At this National Historic Landmark (the fourth most visited presidential home in America, after the White House, Mount Vernon and Monticello), there is plenty to see even without over-the-top decorations. There’s the formal dining room, where Andrew and Rachel entertained dignitaries and Tennessee backwoodsmen alike; Andrew’s study and Rachel’s garden; and most poignantly, the couple’s graves in a serene setting behind the garden.
If the Hermitage is low-key in its holiday traditions, the same can’t be said for Belmont Mansion, the 19th-century home of Adelicia Acklin, one of America’s wealthiest women and one of Nashville’s most colorful characters.
Acklin was left an enormous fortune courtesy of her first husband — a bankroll she zealously guarded by making two succeeding husbands sign a prenuptial agreement. Belmont, built in the 1850s, is a marvel of Victoriana, where during the holidays every room is adorned with garlands, fruit, dried flowers and decorated trees.
Belle Meade, “Queen of Tennessee Plantations,” has a direct link to Lexington and the Bluegrass region.
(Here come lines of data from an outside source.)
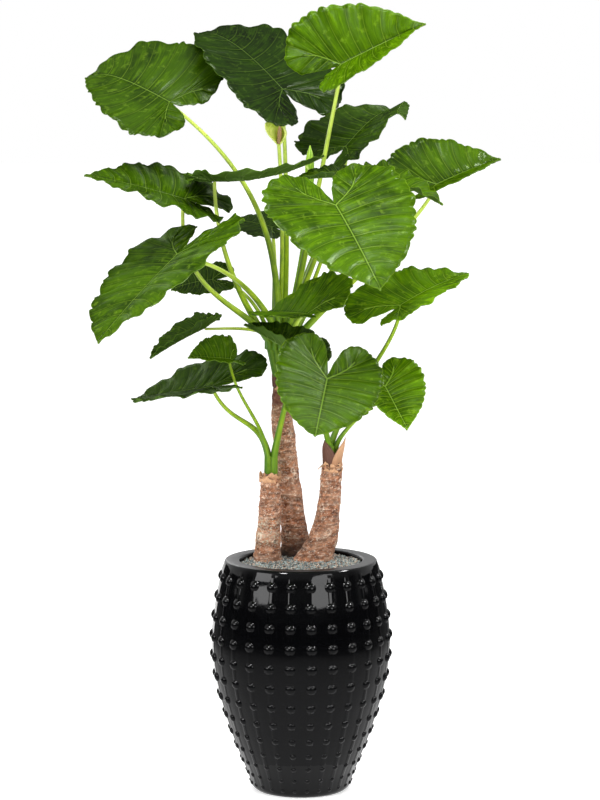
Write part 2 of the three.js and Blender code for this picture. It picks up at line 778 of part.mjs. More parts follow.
// One level of the hood: v runs from its foot to its top, which leans over the spike.
function hoodRow(shell, base, v, size) {
  const row = [];
  const open = lerp(150, 105, v);
  for (let j = 0; j <= HOOD_COLUMNS; j += 1) {
    const u = j / HOOD_COLUMNS;
    const a = rad(90 + lerp(-open, open, u));
    const curl = v > 0.7 ? -10 * (v - 0.7) * Math.sin(Math.PI * u) : 0;
    const x = base.x - 14 * v * v + size * Math.cos(a);
    const y = base.y + size * Math.sin(a) + curl;
    const droop = Math.abs(u - 0.5) * 24 * v;
    row.push(shell.point(x, y, base.z - 4 + HOOD_HEIGHT * v - droop));
  }
  return row;
}

function hoodSolid(base) {
  const shell = new Shell();
  const inner = [];
  const outer = [];
  for (let i = 0; i <= HOOD_ROWS; i += 1) {
    const v = i / HOOD_ROWS;
    const r = 3 + 21 * Math.sin(Math.PI * 0.75 * v);
    inner.push(hoodRow(shell, base, v, r - HOOD_WALL / 2));
    outer.push(hoodRow(shell, base, v, r + HOOD_WALL / 2));
  }
  const last = HOOD_COLUMNS;
  for (let i = 0; i < HOOD_ROWS; i += 1) {
    for (let j = 0; j < last; j += 1) {
      shell.quad(outer[i][j], outer[i][j + 1], outer[i + 1][j + 1], outer[i + 1][j]);
      shell.quad(inner[i][j], inner[i + 1][j], inner[i + 1][j + 1], inner[i][j + 1]);
    }
    shell.quad(outer[i][0], outer[i + 1][0], inner[i + 1][0], inner[i][0]);
    shell.quad(outer[i][last], inner[i][last], inner[i + 1][last], outer[i + 1][last]);
  }
  const top = HOOD_ROWS;
  for (let j = 0; j < last; j += 1) {
    shell.quad(outer[0][j], inner[0][j], inner[0][j + 1], outer[0][j + 1]);
    shell.quad(outer[top][j], outer[top][j + 1], inner[top][j + 1], inner[top][j]);
  }
  return shell.solid();
}

function flowerSolid() {
  const spike = shootSolid(FLOWER, SPIKE_PROFILE, SPIKE_LEAN);
  return spike.add(hoodSolid(new THREE.Vector3(...FLOWER.foot)));
}

// A crown is fluted by the sheaths that wrap it, and holds one socket for each stalk.
function crownSolid(name) {
  const { x, y, low, top, radii, lobes, steps } = CROWNS[name];
  const shell = new Shell();
  let last = null;
  for (let k = 0; k <= steps; k += 1) {
    const t = k / steps;
    const z = lerp(low + FIT_GAP, top, t);
    const r = lerp(radii[0], radii[1], t ** 0.8);
    const ring = shell.ring(x, y, z, r, r, lobes * 2);
    ring.forEach((p, i) => {
      const groove = i % 2 ? -0.06 * t : 0.01 * t;
      shell.points[p][0] += (shell.points[p][0] - x) * groove;
      shell.points[p][1] += (shell.points[p][1] - y) * groove;
    });
    if (last) shell.band(last, ring);
    else shell.cap(ring, shell.point(x, y, z), false);
    last = ring;
  }
  shell.cap(last, shell.point(x, y, top), true);
  return sockets[name].reduce((solid, hole) => solid.subtract(hole), shell.solid());
}

// The whole plant in its pot.

const GLAZE = { color: 0x0b0b0c, roughness: 0.12, metalness: 0 };
const SOIL = { color: 0x2b2018, roughness: 0.95, metalness: 0 };
const GRAVEL = { color: 0x8d8a82, roughness: 0.9, metalness: 0 };
const BARK = { color: 0x7a4f35, roughness: 0.85, metalness: 0 };
const LEAF = { color: 0x2f6b1e, roughness: 0.42, metalness: 0 };
const YOUNG_LEAF = { color: 0x9bbf4a, roughness: 0.45, metalness: 0 };
const PETAL = { color: 0xc8d67a, roughness: 0.5, metalness: 0 };
const SHEATH = { color: 0x6f8f3a, roughness: 0.55, metalness: 0 };

const plant = new THREE.Group();
plant.name = "potted_alocasia";
const stemHoles = Object.values(STEMS).map(stemHole);
plant.add(meshOf("pot", potSolid(), GLAZE));
plant.add(meshOf("soil", soilSolid(stemHoles), SOIL));
plant.add(meshOf("gravel", gravelSolid(stemHoles), GRAVEL));
for (const [name, levels] of Object.entries(STEMS)) {
  plant.add(meshOf(`stem_${name}`, stemSolid(levels), BARK));
}
for (const [name, leaf] of Object.entries(LEAVES)) {
  plant.add(meshOf(name, leafSolid({ ...PLAIN_BLADE, ...leaf }), LEAF));
}
plant.add(meshOf("young_leaf", shootSolid(SPEAR, SPEAR_PROFILE, SPEAR_LEAN), YOUNG_LEAF));
plant.add(meshOf("flower", flowerSolid(), PETAL));
plant.add(meshOf("crown_left", crownSolid("left"), SHEATH));
plant.add(meshOf("crown_middle", crownSolid("middle"), SHEATH));
plant.add(meshOf("crown_right", crownSolid("right"), BARK));

export default plant;
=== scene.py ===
"""Potted elephant-ear plant: the looks of the pot, gravel, stems, leaf stalks, leaves and flower.

Shapes are worked out in millimetres, with +Z up, the front at -Y and the origin in the middle of the
pot's foot, and become metres when a piece is made.
"""

import itertools
import math

import bpy
import numpy as np
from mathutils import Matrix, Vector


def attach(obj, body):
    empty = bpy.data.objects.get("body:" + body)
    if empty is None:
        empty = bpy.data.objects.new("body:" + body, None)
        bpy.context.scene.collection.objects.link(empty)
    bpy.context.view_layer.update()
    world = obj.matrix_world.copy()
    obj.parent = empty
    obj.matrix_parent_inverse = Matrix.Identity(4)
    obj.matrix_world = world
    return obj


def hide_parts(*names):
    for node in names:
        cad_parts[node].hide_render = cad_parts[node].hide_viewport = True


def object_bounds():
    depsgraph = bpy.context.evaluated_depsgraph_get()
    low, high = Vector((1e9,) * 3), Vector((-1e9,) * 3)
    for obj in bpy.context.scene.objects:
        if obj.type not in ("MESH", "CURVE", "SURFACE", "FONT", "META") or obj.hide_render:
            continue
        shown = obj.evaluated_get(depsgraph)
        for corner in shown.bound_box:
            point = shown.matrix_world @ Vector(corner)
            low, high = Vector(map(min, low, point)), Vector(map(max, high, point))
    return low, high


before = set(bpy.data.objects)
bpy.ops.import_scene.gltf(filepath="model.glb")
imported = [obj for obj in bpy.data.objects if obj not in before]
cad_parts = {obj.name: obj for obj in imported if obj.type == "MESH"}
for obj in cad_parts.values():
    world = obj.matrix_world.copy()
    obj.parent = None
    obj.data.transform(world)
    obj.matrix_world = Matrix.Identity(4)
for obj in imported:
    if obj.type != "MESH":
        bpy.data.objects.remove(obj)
cad_low, cad_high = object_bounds()

MM = 0.001
TURN = 2 * math.pi
SEED = 41


# Small helpers for numbers and curves


def unit(v):
    return v / np.maximum(np.linalg.norm(v, axis=-1, keepdims=True), 1e-9)


def ease(t):
    t = np.clip(t, 0, 1)
    return t * t * (3 - 2 * t)


def between(ends, share):
    return ends[0] + (ends[1] - ends[0]) * share


def spline(xs, ys, x):
    """A smooth curve through the points (xs, ys), read at x."""
    xs = np.asarray(xs, float)
    ys = np.asarray(ys, float)
    slope = np.gradient(ys, xs)
    k = np.clip(np.searchsorted(xs, x) - 1, 0, len(xs) - 2)
    step = xs[k + 1] - xs[k]
    t = np.clip((x - xs[k]) / step, 0, 1)
    start = ys[k] * (1 + 2 * t) * (1 - t) ** 2 + slope[k] * step * t * (1 - t) ** 2
    end = ys[k + 1] * t * t * (3 - 2 * t) + slope[k + 1] * step * t * t * (t - 1)
    return start + end


def columns_at(rows, x):
    """Reads every other column of a table by its first one, smoothly."""
    first, *others = np.array(rows, float).T
    return [spline(first, column, x) for column in others]


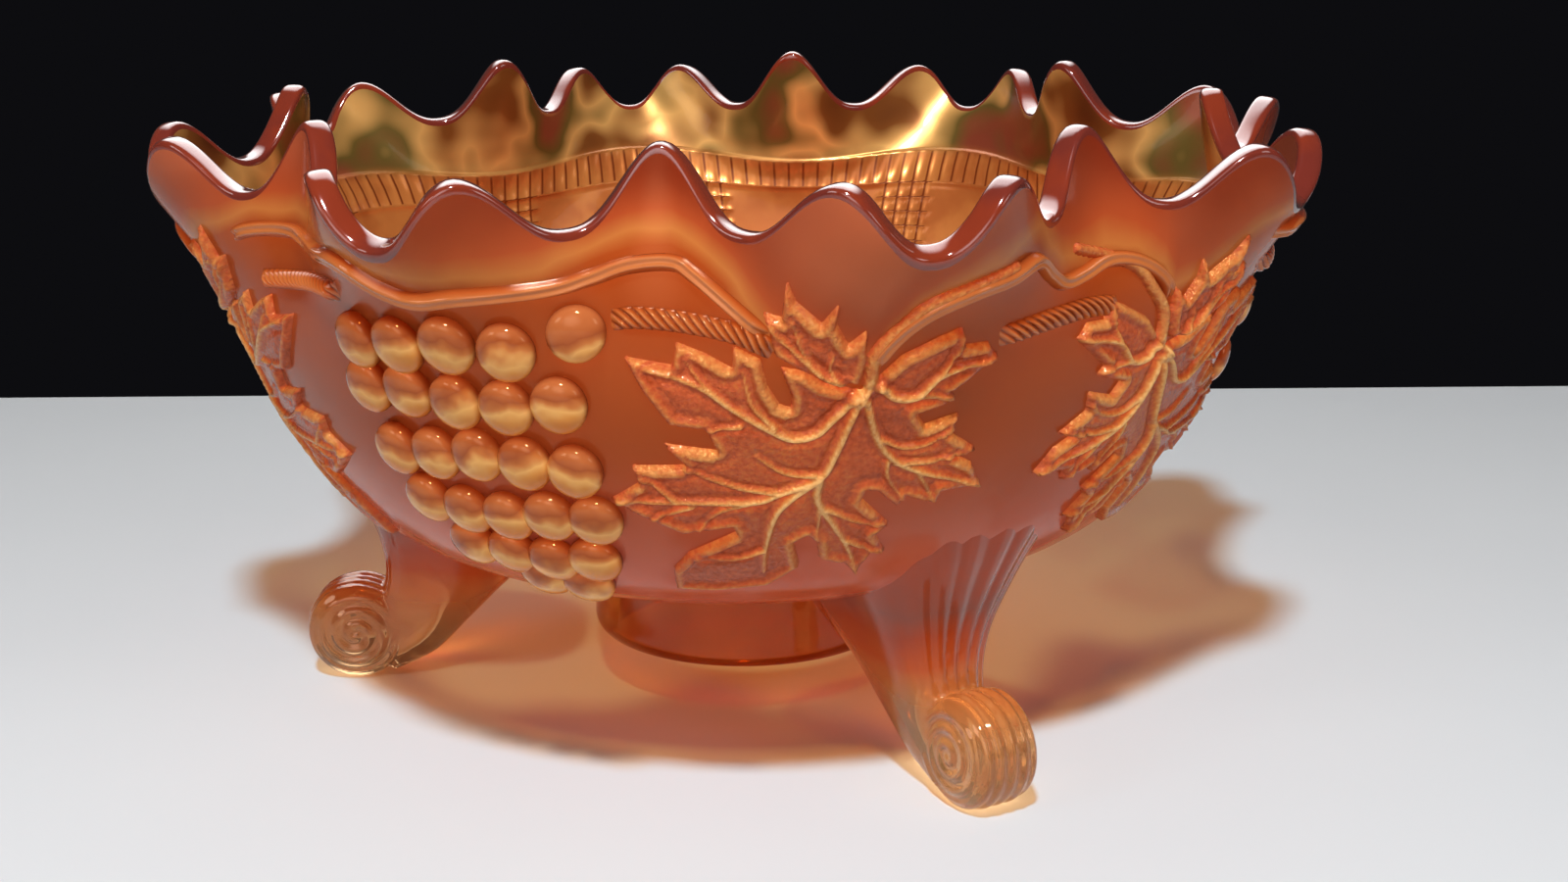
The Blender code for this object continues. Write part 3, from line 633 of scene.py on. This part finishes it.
def grapes(material):
    """In each third, a bunch in rows and one grape beside its top."""
    for section, start in SECTIONS.items():
        verts, faces = [], []
        tones = {"tone": [], "drop": []}
        total = 0
        for row, (distance, right, number, pitch) in enumerate(GRAPE_ROWS):
            for k in range(number):
                stray = GRAPE_STRAY * math.sin(2.3 * row + 1.7 * k)
                points, quads, tone = ball(start + BUNCH_ANGLE + right - pitch * k,
                                           distance + stray, GRAPE_HALF_WIDTH,
                                           GRAPE_HALF_HEIGHT, GRAPE_STANDS, GRAPE_SINKS)
                verts.append(points)
                faces += [tuple(i + total for i in quad) for quad in quads]
                for label, values in tone.items():
                    tones[label].append(values)
                total += len(points)
        new_piece("grapes_" + section, np.vstack(verts), faces, [material],
                  ["grape_bunch_" + section],
                  {label: np.concatenate(values) for label, values in tones.items()})
        points, quads, tone = ball(start + LONE_GRAPE[0], LONE_GRAPE[1], LONE_GRAPE_RADIUS,
                                   LONE_GRAPE_RADIUS, GRAPE_STANDS, GRAPE_SINKS)
        # Painted shade: the lone grape's dark top reaches further down.
        tone["drop"] = tone["drop"] + LONE_GRAPE_SHADE
        new_piece("single_grape_" + section, points, quads, [material],
                  ["lone_grape_" + section], tone)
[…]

Central Tennessee, like Central Kentucky, has vast deposits of calcium-rich limestone beneath the soil, a plus for raising Thoroughbreds.
During the antebellum period, it was Belle Meade that was the leading Thoroughbred farm in America. So much so that its owner, William Giles Harding, wrote a letter to the editor of the American Turf Registry extolling its virtues as a breeding establishment. “Blood stock here is all the go,” he wrote. “To be without it is to be out of fashion and destitute of taste.”
The Civil War and the accompanying conscription of Belle Meade’s Thoroughbreds for use by the cavalry resulted in many of the finest horses being sent to Woodburn Farm in Woodford County for safe keeping, thus giving a boost to Kentucky’s own horse industry.
Still, the lineage of Thoroughbreds such as Secretariat, Funny Cide, Barbaro and Smarty Jones can be traced back to Belle Meade breeding stock.
On Mondays and Fridays during the holidays, visitors can opt for a Plantation Culinary Tour, which in addition to the lavishly decorated mansion includes a cooking demonstration and a tasting at Nashville’s only winery.
It’s not a plantation, but Cheekwood Mansion is a must for those who love elaborate Christmas decorations. The 55-acre estate, formerly the home of the Cheek family of Maxwell House Coffee fame, has an annual Festival of the Holidays, in which rooms feature professionally decorated themed trees. This year’s theme is favorite children’s Christmas stories.
‘A Country Christmas’
You would have to be a real Grinch not to love Gaylord Opryland Resort’s “A Country Christmas.” It features 2 million twinkling lights, lunch and dinner shows on the General Jackson Showboat as it plies the Cumberland River, the Radio City Christmas Spectacular show with the Rockettes, and many other attractions.
You won’t want to miss this year’s incarnation of ICE!, an interactive winter wonderland of larger-than-life sculptures carved from 2 million pounds of ice. Forty artisans arrived from Harbin, China, several months ago to begin work on “Shrek the Halls,” where the films’ lovable green ogre, Princess Fiona, Donkey and other characters are depicted in displays of colored ice.
Opryland’s “A Country Christmas” will continue through Jan. 1.